Begin
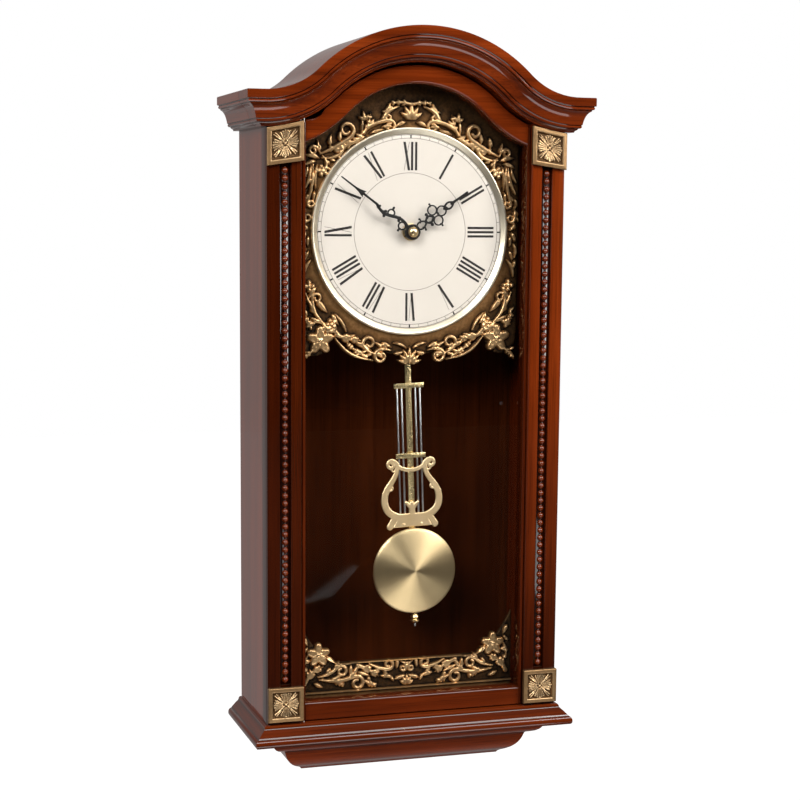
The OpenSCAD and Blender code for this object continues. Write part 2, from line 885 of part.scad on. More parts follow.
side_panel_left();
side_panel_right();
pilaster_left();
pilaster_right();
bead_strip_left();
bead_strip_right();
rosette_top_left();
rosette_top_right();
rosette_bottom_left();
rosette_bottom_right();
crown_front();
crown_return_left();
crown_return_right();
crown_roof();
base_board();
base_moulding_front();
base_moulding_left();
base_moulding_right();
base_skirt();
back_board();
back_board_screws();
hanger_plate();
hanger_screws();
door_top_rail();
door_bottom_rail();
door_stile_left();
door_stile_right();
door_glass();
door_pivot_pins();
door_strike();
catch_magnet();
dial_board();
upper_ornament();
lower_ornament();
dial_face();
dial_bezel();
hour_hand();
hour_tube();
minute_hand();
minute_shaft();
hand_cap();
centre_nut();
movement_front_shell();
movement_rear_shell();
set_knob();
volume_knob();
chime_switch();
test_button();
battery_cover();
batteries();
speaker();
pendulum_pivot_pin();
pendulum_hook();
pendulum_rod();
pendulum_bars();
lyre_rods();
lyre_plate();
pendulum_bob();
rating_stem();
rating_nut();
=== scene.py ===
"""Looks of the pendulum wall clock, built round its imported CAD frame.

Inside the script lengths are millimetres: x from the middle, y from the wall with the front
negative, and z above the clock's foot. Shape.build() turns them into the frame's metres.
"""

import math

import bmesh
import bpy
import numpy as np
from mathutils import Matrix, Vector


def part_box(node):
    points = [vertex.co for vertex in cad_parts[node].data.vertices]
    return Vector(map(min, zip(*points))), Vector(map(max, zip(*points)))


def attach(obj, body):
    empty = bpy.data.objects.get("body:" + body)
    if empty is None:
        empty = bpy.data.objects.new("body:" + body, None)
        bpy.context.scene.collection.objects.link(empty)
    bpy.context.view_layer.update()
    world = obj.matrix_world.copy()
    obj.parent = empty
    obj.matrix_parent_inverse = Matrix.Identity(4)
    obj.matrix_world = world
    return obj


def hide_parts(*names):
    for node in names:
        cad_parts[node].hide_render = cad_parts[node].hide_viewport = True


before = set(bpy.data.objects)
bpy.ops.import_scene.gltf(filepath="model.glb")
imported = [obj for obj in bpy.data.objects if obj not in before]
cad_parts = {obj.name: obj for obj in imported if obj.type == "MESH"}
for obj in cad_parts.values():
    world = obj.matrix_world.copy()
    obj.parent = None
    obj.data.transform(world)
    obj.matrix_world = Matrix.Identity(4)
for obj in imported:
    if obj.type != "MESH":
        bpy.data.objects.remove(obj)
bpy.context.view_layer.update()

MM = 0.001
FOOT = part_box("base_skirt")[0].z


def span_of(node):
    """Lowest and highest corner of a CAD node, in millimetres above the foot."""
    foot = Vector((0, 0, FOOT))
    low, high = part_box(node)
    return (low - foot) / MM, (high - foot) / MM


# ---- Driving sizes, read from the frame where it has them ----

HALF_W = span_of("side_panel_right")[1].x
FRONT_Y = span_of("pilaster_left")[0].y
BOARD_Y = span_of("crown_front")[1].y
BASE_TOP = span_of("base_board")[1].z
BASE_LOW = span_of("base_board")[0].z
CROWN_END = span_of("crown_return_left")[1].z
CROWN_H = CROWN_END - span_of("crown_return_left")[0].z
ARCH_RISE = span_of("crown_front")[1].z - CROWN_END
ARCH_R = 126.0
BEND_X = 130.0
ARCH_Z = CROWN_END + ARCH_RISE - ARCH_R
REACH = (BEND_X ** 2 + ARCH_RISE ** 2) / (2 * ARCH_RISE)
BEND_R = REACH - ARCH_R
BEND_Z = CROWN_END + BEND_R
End
__TO DO__. Write down exactly the span of lines above from the one containing "obj.matrix_world = world" to the one containing "imported = [obj", both ends included.

__FINAL RESULT__.
    obj.matrix_world = world
    return obj


def hide_parts(*names):
    for node in names:
        cad_parts[node].hide_render = cad_parts[node].hide_viewport = True


before = set(bpy.data.objects)
bpy.ops.import_scene.gltf(filepath="model.glb")
imported = [obj for obj in bpy.data.objects if obj not in before]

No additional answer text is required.